Conservatives are well adapted to this situation and prefer that things stay as they are. They become “servers of the con.” The Con-servers oppose anything that unsettles their adaptation and control of things. They see progress as change that seems to threaten their settled livelihoods and understanding of the world. For them, progress moves far away from ideal conditions. They invent reasons for resisting change toward popular goals. They want distance from top to bottom of the wealth-scale made longer, not shorter. Their model of human nature defines primary motivation as selfish want stemming from fear of lack and loss, rather than sociably-oriented wish to provide and serve the greater community.

Ego demands they deny such a negative view of themselves. They rationalize their motives as right and good for the world while denouncing progressives and liberal understanding as hatefully unprincipled and unconstitutional. They come to listen and read only through screens of distaste, rejection and denial. Information and reasoning get reduced to what they want to hear. Screening becomes an autonomous function so removed from conscious control it impairs reading and hearing severely. Input bounces away from their minds like water off a duck’s back. Stewart Chase noted this early in his 1937 book, The Tyranny Of Words. It was worth a second book he did not write on the tyranny of bias. Freud had done preliminary work, decades earlier, on unconscious processes of ego defense. Deep bias or prejudice amounts to semantic ‘un-sanity.’ The term ‘insanity’ does not apply because the condition is not ‘clinically recognized.’ It is nonetheless marked by dangerously unreasonable thinking which turns discursive exchange into warlike struggle for domination rather than communication.

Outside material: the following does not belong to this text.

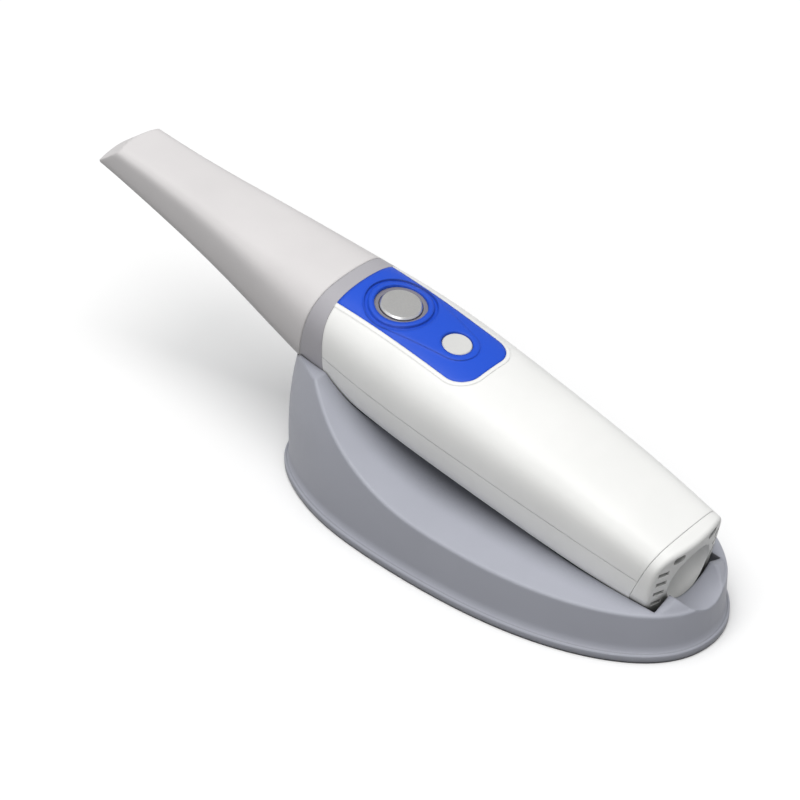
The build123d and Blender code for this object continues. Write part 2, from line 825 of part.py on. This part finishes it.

In short, the Tea Party folks and many traditional Republicans have been deep in the grip not only of anger, but madness. There seems to be no help for it. It is a condition which must work itself out and fade away, or wreak destruction on the very institutions and nation the Far Right makes big noise about championing. (Already I can hear angry, ill-directed rebuttals from pseudo-readers who noted only the opening sentence or two and leaped down to the last paragraph, having lacked the patience and mental integrity needed to examine thoughtfully what passed between. They will blame me for their inept reading, clamoring that I write badly and with “too many words.”)

The opening question asked implicitly was, Is it true that we humans are not able now to provide for ourselves the more ethical and moral world we need? The answer is, granted who we are in all our ignorance, division and disagreement, No. It is immensely saddening to see that the epidemic irrationality permanently infecting American society in all levels and regions absolutely dampens intelligent work in media or legislation. We needed more than a Socrates in every classroom during the last century. We needed Alfred L. Korzybski, S. I. Hayakawa, K. C. Ogden, I. A. Richards, Kenneth Burke and dozens more including Dr.’s George Lakoff and Miles A. Myers to talk with students and enlighten them on how language and mind work each other well instead of abusively. It’s far too late for this generation of ‘Con-servatives.’ They are like ancient Greeks who needed unchanging cycles of simplicity cloaked in myth.

The U. S. Constitution was the most remarkable document of its age. It is still highly useful and needed, but our real constitution remains unwritten. It resides in the special relation between human nature and civil culture. Incivility remains inimical to political and cultural advance. Our written Constitution will remain incomplete just as science has never been finished and civilization stays unfulfilled.